The Albert Einstein College of Medicine has been given $1 billion (£800 million) by a former professor – the biggest gift to any US medical school – to make the institution perpetually tuition fee-free.
The donor, Ruth Gottesman, the chair of Einstein’s board of trustees, provided the money from stock left by her late husband, David Gottesman, from his investments in Berkshire Hathaway, the conglomerate of insurance, banking, oil and soft drinks.
Einstein has about 1,200 students at its campus in the financially impoverished Bronx borough of New York City, and they were called together for a morning assembly where Professor Gottesman brought them to cheers and tears with her announcement.
It joins a small group of institutions, including medical schools, that have been able to do something similar with large donations, including the medical school at New York University.
While US doctors are known for high salaries that allow them to repay large debts, the cost of medical school has widely been seen as limiting the ability and willingness of graduates to serve the neediest patients and fields.
At Einstein, fees are nearly $60,000 a year, and most of its students leave with more than $200,000 in debt.
The free tuition policy enabled by Professor Gottesman will begin this August. It will also provide the reimbursement of spring 2024 semester tuition for all current fourth-year students.
Professor Gottesman began working at Einstein’s Children’s Evaluation and Rehabilitation Center in 1968, and helped develop systems to identify and assist children with learning difficulties.
At age 93, she is now a clinical professor emerita of paediatrics at Einstein. Mr Gottesman died in 2022 and urged her to find a worthy use of the Berkshire Hathaway money.
Slightly fewer than half of Einstein’s medical students are white, about three-fifths are women and nearly 30 per cent are Asian. About 5 per cent are black, compared with nearly 45 per cent of the overall population of the Bronx, and both Professor Gottesman and Einstein officials said they hoped the gift would help the student body become more diverse.
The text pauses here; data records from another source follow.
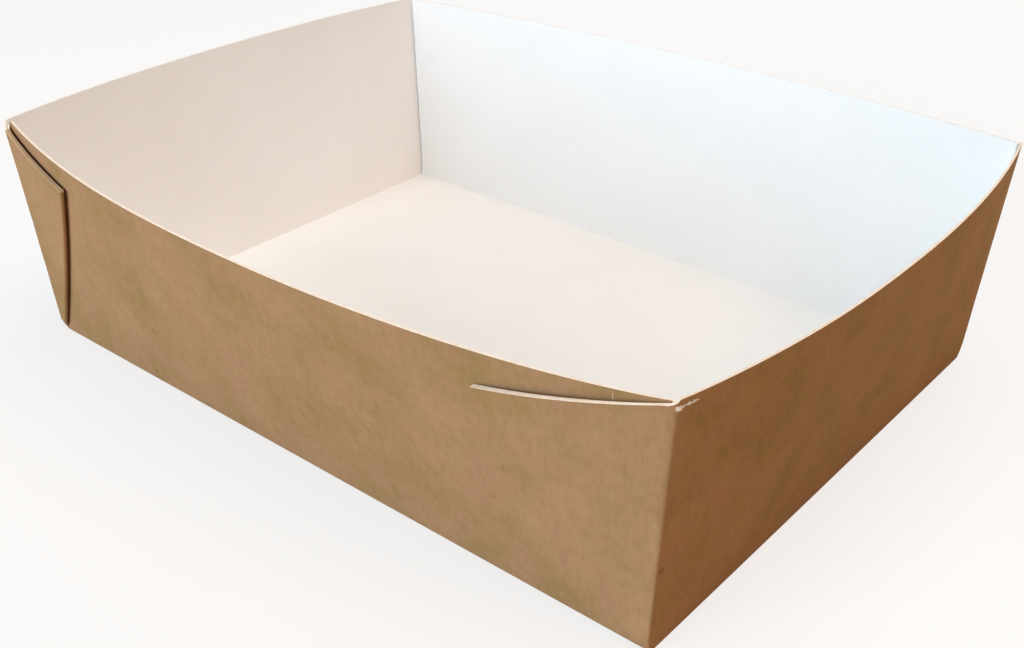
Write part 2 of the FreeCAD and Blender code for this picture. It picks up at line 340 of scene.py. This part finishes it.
# The floor is a grid between the lowest row's four straight runs, which are found by their first points.
floor_edge = rings[0]
far_first = ring_count // 2
web_points = (far_first - (side_columns + 1) - (end_columns + 1)) // 2
right_first = side_columns + 1 + web_points
left_first = far_first + right_first
near_edge = floor_edge[:side_columns + 1]
right_edge = floor_edge[right_first:right_first + end_columns + 1]
far_edge = floor_edge[far_first:far_first + side_columns + 1][::-1]
left_edge = floor_edge[left_first:left_first + end_columns + 1][::-1]
floor_lines = [near_edge]
near_y = right_edge[0].co.y
floor_width = right_edge[-1].co.y - near_y
for left_point, right_point in list(zip(left_edge, right_edge))[1:-1]:
    share = (right_point.co.y - near_y) / floor_width
    inner_points = [
        sheet.verts.new(near_point.co.lerp(far_point.co, share))
        for near_point, far_point in list(zip(near_edge, far_edge))[1:-1]
    ]
    floor_lines.append([left_point, *inner_points, right_point])
floor_lines.append(far_edge)
for lower, upper in zip(floor_lines, floor_lines[1:]):
    for step in range(side_columns):
        sheet.faces.new((lower[step], upper[step], upper[step + 1], lower[step + 1]))

# At the floor each web shrinks to one point, so its columns are merged there.
merge_distance = 0.012 * mm
sliver_length = 0.005 * mm
bmesh.ops.remove_doubles(sheet, verts=list(sheet.verts), dist=merge_distance)
bmesh.ops.dissolve_degenerate(sheet, edges=list(sheet.edges), dist=sliver_length)
for face in sheet.faces:
    face.smooth = True
sheet_mesh = bpy.data.meshes.new("tray_sheet")
sheet.to_mesh(sheet_mesh)
sheet.free()
tray = bpy.data.objects.new("tray_sheet", sheet_mesh)
bpy.context.scene.collection.objects.link(tray)


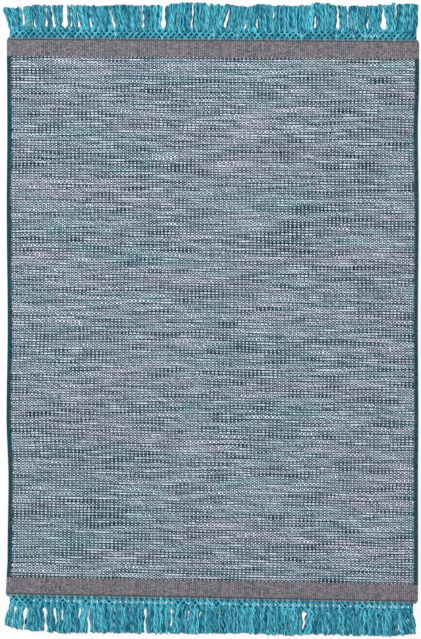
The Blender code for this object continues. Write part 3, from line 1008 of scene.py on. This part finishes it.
# Soft cotton cord: quite matt, light on the back of each ply and dark in the groove between them.
fringe_cotton, tree, shader = start_material(
    "two-ply cotton cord, teal", 0.95, Specular_IOR_Level=0.0
)
bake_map = add_node(tree, "ShaderNodeUVMap", uv_map="OFBake")
cord_place = add_node(
    tree, "ShaderNodeMapping", {"Vector": bake_map, "Scale": (CORDS, LONGEST_CORD / PLY_TWIST, 0.0)}
)
# One twist holds this many changes of shade along a cord, and one cord's are this far from the next's.
SHADES_PER_TWIST = 1.3
CORD_STEP = 7.31
cord_axes = add_node(tree, "ShaderNodeSeparateXYZ", {0: cord_place}).node
cord_number = add_node(tree, "ShaderNodeMath", {0: cord_axes.outputs["X"]}, operation="FLOOR")
cord_shade = add_node(tree, "ShaderNodeTexWhiteNoise", {"W": cord_number}, noise_dimensions="1D")
fade_start = add_node(tree, "ShaderNodeMath", {0: cord_shade, 1: CORD_STEP}, operation="MULTIPLY")
fade_run = add_node(
    tree,
    "ShaderNodeMath",
    {0: cord_axes.outputs["Y"], 1: SHADES_PER_TWIST, 2: fade_start},
    operation="MULTIPLY_ADD",
)
fade_line = add_node(tree, "ShaderNodeMath", {0: cord_number, 1: CORD_STEP}, operation="MULTIPLY")
fade_place = add_node(tree, "ShaderNodeCombineXYZ", {"X": fade_line, "Y": fade_run})
fade = add_node(tree, "ShaderNodeTexNoise", {"Vector": fade_place, "Scale": 1.0}, noise_dimensions="2D")
fade_share = add_node(tree, "ShaderNodeMapRange", {0: fade, 1: 0.3, 2: 0.7, 3: -0.05, 4: 0.50})
light_share = add_node(
    tree, "ShaderNodeMath", {0: cord_shade, 1: 0.7, 2: fade_share}, operation="MULTIPLY_ADD"
)
teal = add_node(
    tree,
    "ShaderNodeMix",
    {"Factor": light_share, 6: linear("#005E7E"), 7: linear("#72E2F4")},
    output=2,
    data_type="RGBA",
)
# The groove between the two plies goes round twice in a twist, and lies in shade.
past_twist = add_node(
    tree,
    "ShaderNodeMath",
    {0: cord_axes.outputs["X"], 1: cord_axes.outputs["Y"]},
    operation="SUBTRACT",
)
number_squared = add_node(
    tree, "ShaderNodeMath", {0: cord_number, 1: cord_number}, operation="MULTIPLY"
)
past_twist = add_node(
    tree,
    "ShaderNodeMath",
    {0: number_squared, 1: -TURN_STEP, 2: past_twist},
    operation="MULTIPLY_ADD",
)
ply_turn = add_node(tree, "ShaderNodeMath", {0: past_twist, 1: 2.0}, operation="MULTIPLY")
off_groove = add_node(tree, "ShaderNodeMath", {0: ply_turn, 1: 0.5}, operation="PINGPONG")
in_groove = add_node(
    tree,
    "ShaderNodeMapRange",
    {0: off_groove, 1: 0.20, 2: 0.5, 3: 0.0, 4: 0.8},
    interpolation_type="SMOOTHSTEP",
)
teal = add_node(
    tree,
    "ShaderNodeMix",
    {"Factor": in_groove, 6: teal, 7: linear("#044A66")},
    output=2,
    data_type="RGBA",
)
# Through the heading the cords are made lighter. Low ones, deep among others, get painted shade.
heading_lightening = add_node(
    tree,
    "ShaderNodeMapRange",
    {
        0: cord_axes.outputs["Y"],
        1: TAUT_LENGTH / PLY_TWIST,
        2: (TAUT_LENGTH + SWELL_LENGTH) / PLY_TWIST,
        3: 1.20,
        4: 1.0,
    },
)
teal = add_node(tree, "ShaderNodeVectorMath", {0: teal, "Scale": heading_lightening}, operation="SCALE")
place = add_node(tree, "ShaderNodeTexCoord", output="Object")
height = add_node(tree, "ShaderNodeSeparateXYZ", {0: place}, output="Z")
# Painted shade: the nearer a cord's surface lies to the floor, the darker it is painted.
painted_depth_shade = add_node(
    tree, "ShaderNodeMapRange", {0: height, 1: 0.0015, 2: 0.0038, 3: 0.92, 4: 0.0}
)
teal = add_node(
    tree, "ShaderNodeMix", {"Factor": painted_depth_shade, 6: teal, 7: linear("#033F58")}, output=2, data_type="RGBA"
)
tree.links.new(teal, shader.inputs["Base Color"])
fibre_place = add_node(
    tree, "ShaderNodeCombineXYZ", {"X": ply_turn, "Y": cord_axes.outputs["Y"], "Z": cord_number}
)
fibres = add_node(tree, "ShaderNodeTexNoise", {"Vector": fibre_place, "Scale": 5.0, "Detail": 2.0})
surface = add_node(
    tree, "ShaderNodeBump", {"Height": fibres, "Strength": 0.5, "Distance": 0.0003}
)
tree.links.new(surface, shader.inputs["Normal"])


def leg_edges(gaps, leg_pitch, level, share):
    """Both edges of each hanging leg, from the left side, where it is clumped (1) or at its tip (2)."""
    limits = []
    for at_root, at_tip, *widths in gaps:
        centre = at_root + (at_tip - at_root) * share
        width = max(widths[level - 1], LEG_CLEARANCE)
        if width > GAP_SPARE / 2:
            width += GAP_SPARE
        first_leg = round((at_root - HEADING_LEFT_INSET) / leg_pitch)
        limits.append((first_leg, centre, width))
    edges = []
    for (first, left, left_width), (after, right, right_width) in zip(limits, limits[1:]):
        low = left + left_width / 2
        step = (right - right_width / 2 - low + LEG_CLEARANCE) / (after - first)
        for number in range(after - first):
            edges.append((low + number * step, low + (number + 1) * step - LEG_CLEARANCE))
    return edges


def smooth_route(rows):
    """Points on a smooth curve through the rows' points, with each row's number of steps up to it."""
    points = [point for point, _ in rows]
    route = [points[0]]
    for number in range(1, len(rows)):
        before = points[max(number - 2, 0)]
        start = points[number - 1]
        end = points[number]
        after = points[min(number + 1, len(points) - 1)]
        steps = rows[number][1]
        for step in range(1, steps + 1):
            t = step / steps
            route.append(
                0.5
                * (
                    2 * start
                    + (end - before) * t
                    + (2 * before - 5 * start + 4 * end - after) * t**2
                    + (3 * start - before - 3 * end + after) * t**3
                )
            )
    return route


def cord_routes(is_top, heading_width, gaps, reach):
    """Each cord's route: out of the groove, over the lip, through the heading and out to its tip."""
    draw = random.Random(11 + is_top)
    outwards = 1 if is_top else -1
    wave = TOP_WAVE if is_top else BOTTOM_WAVE
    open_loops = TOP_OPEN if is_top else BOTTOM_OPEN
    leg_pitch = heading_width / LEGS
    left = -RUG_WIDTH / 2 + HEADING_LEFT_INSET
    right = left + heading_width
    clump_edges = leg_edges(gaps, leg_pitch, 1, CLUMP_SHARE)
    tip_edges = leg_edges(gaps, leg_pitch, 2, 1.0)

    legs = []
    for loop in range(LOOPS):
        for side in (-1, 1):
            loop_x = left + (2 * loop + 0.5) * leg_pitch
            legs.append((loop_x + side * LEG_ROWS[-1][1] * 2 * leg_pitch, loop_x, side))
    legs.sort()

    routes = []
    for leg, (_, crossing_x, side) in enumerate(legs):
        root_x = left + (leg + 0.5) * leg_pitch
        loop_x = left + (leg // 2 * 2 + 0.5) * leg_pitch
        is_open = leg % 2 == 0 and draw.random() < read_table(open_loops, 1, loop_x + RUG_WIDTH / 2)
        free_length = read_table(reach, 1, root_x + RUG_WIDTH / 2) - ROOT_DISTANCE
        leg_length = draw.uniform(1 - LENGTH_STRAY, 1 + LENGTH_STRAY)
        leg_turn = draw.uniform(0, 2 * math.pi)
        for cord in range(CORDS_PER_LEG):
            beside = cord - 1
            rows = []
            if beside:
                for distance, sideways, over, under, across, along, steps in LEG_ROWS:
                    x = crossing_x + side * sideways * 2 * leg_pitch
                    x = right - abs(right - left - abs(x - left))
                    if distance == ROOT_DISTANCE:
                        x = root_x
                    y = end_line(is_top, x) + outwards * (distance - side * beside * along)
                    height = over if side > 0 else under
                    rows.append((Vector((x + beside * across, y, height)), steps))
            else:
                for distance, share, sideways, height, steps in MIDDLE_ROWS:
                    x = loop_x + (root_x - loop_x) * share
                    if is_open:
                        x = loop_x + sideways * 2 * leg_pitch
                        height = (height + UPPER_HEIGHT) / 2
                    y = end_line(is_top, x) + outwards * distance
                    rows.append((Vector((x, y, height)), steps))
            tip_share = leg_length * (1 + draw.uniform(-LENGTH_STRAY, LENGTH_STRAY))
            wave_turn = leg_turn + draw.uniform(-WAVE_STRAY, WAVE_STRAY)
            wave_length = draw.uniform(*WAVE_LENGTHS)
            middle_height = UPPER_HEIGHT if draw.random() < HIGH_SHARE else LOWER_HEIGHT
            for row in range(1, HANGING_ROWS + 1):
                share = row / HANGING_ROWS
                low = left + leg * leg_pitch
                high = low + leg_pitch
                clump_low, clump_high = (edge - RUG_WIDTH / 2 for edge in clump_edges[leg])
                tip_low, tip_high = (edge - RUG_WIDTH / 2 for edge in tip_edges[leg])
                drawn = min(share / CLUMP_SHARE, 1.0)
                onwards = max(share - CLUMP_SHARE, 0.0) / (1 - CLUMP_SHARE)
                low += (clump_low - low) * drawn + (tip_low - clump_low) * onwards
                high += (clump_high - high) * drawn + (tip_high - clump_high) * onwards
                x = low + (high - low) * (cord + 0.5) / CORDS_PER_LEG
                x += wave * math.sin(wave_turn + share / wave_length * 2 * math.pi)
                x += draw.uniform(-KINK, KINK)
                z = middle_height + draw.uniform(-HEIGHT_STRAY, HEIGHT_STRAY)
                y = end_line(is_top, x)
                y += outwards * (ROOT_DISTANCE + free_length * share * tip_share)
                rows.append((Vector((x, y, max(z, LOWEST_HEIGHT))), STEPS_PER_ROW))
            routes.append(smooth_route(rows))
    return routes


def add_fringe(name, node, is_top, heading_width, gaps, reach):
    """One end's cords in one mesh, each a closed tube with the two plies' twist in its shape."""
    routes = cord_routes(is_top, heading_width, gaps, reach)
    rings = len(routes[0])
    stride = CORD_SIDES + 1
    bm, column_of, row_of = numbered_grid(CORDS * stride - 1, rings - 1)
    uv = bm.loops.layers.uv.active
    between = []
    for face in bm.faces:
        if min(corner.vert[column_of] for corner in face.loops) % stride == CORD_SIDES:
            between.append(face)
    bmesh.ops.delete(bm, geom=between, context="FACES")
    turns = []
    for route in routes:
        run = 0.0
        lengths = [0.0]
        for start, end in zip(route, route[1:]):
            run += (end - start).length
            lengths.append(run)
        turns.append(lengths)
    draw = random.Random(17 + is_top)
    thickness = [draw.uniform(1 - THICKNESS_STRAY, 1 + THICKNESS_STRAY) for _ in range(CORDS)]
    for face in bm.faces:
        for corner in face.loops:
            cord, side = divmod(corner.vert[column_of], stride)
            run = turns[cord][corner.vert[row_of]]
            corner[uv].uv = ((cord + side / CORD_SIDES) / CORDS, run / LONGEST_CORD)
    seam = []
    for point in bm.verts:
        cord, side = divmod(point[column_of], stride)
        row = point[row_of]
        if side in (0, CORD_SIDES):
            seam.append(point)
        route = routes[cord]
        ahead = route[min(row + 1, rings - 1)] - route[max(row - 1, 0)]
        ahead.normalize()
        across = ahead.cross(Vector((0, 0, 1))).normalized()
        up = across.cross(ahead)
        angle = 2 * math.pi * (side % CORD_SIDES) / CORD_SIDES
        twist = 2 * math.pi * (turns[cord][row] / PLY_TWIST + cord * cord * TURN_STEP)
        swelling = min(max((turns[cord][row] - TAUT_LENGTH) / SWELL_LENGTH, 0.0), 1.0)
        radius = (TIGHT_RADIUS + (CORD_RADIUS - TIGHT_RADIUS) * swelling) * thickness[cord]
        radius *= 1 + PLY_DEPTH * math.cos(2 * (angle - twist))
        sideways = radius
        if cord % CORDS_PER_LEG == 1 and turns[cord][row] > FLAT_START:
            sideways += (FILL_RADIUS - radius) * (1 - swelling)
        if route[-1].z < (UPPER_HEIGHT + LOWER_HEIGHT) / 2:
            sideways *= 1 + (LOW_SPREAD - 1) * swelling
        place = route[row] + math.cos(angle) * sideways * across + math.sin(angle) * radius * up
        point.co = (MIDDLE_X + place.x, MIDDLE_Y + place.y, max(place.z, 0.0))
    close_tubes(bm, seam, CORD_SIDES)
    fringe = finish_mesh(name, bm, fringe_cotton, 70)
    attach(fringe, "root")
    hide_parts(node)
    return fringe


fringes = [
    add_fringe("cords_top", "fringe_top", True, TOP_HEADING_WIDTH, TOP_GAPS, TOP_REACH),
    add_fringe("cords_bottom", "fringe_bottom", False, BOTTOM_HEADING_WIDTH, BOTTOM_GAPS, BOTTOM_REACH),
]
It’s too early to outline exact goals for that, an Einstein spokesperson said. “But I think the hope is that it will enable generations of healthcare leaders who will advance the boundaries of research and care, free from the burden of crushing loan indebtedness,” the spokesperson said.
A number of top-ranked US universities cover tuition for their undergraduate students from families below certain levels of family income. Vanderbilt University recently announced it would join Columbia University at a relatively generous cut-off of $150,000 a year in family income.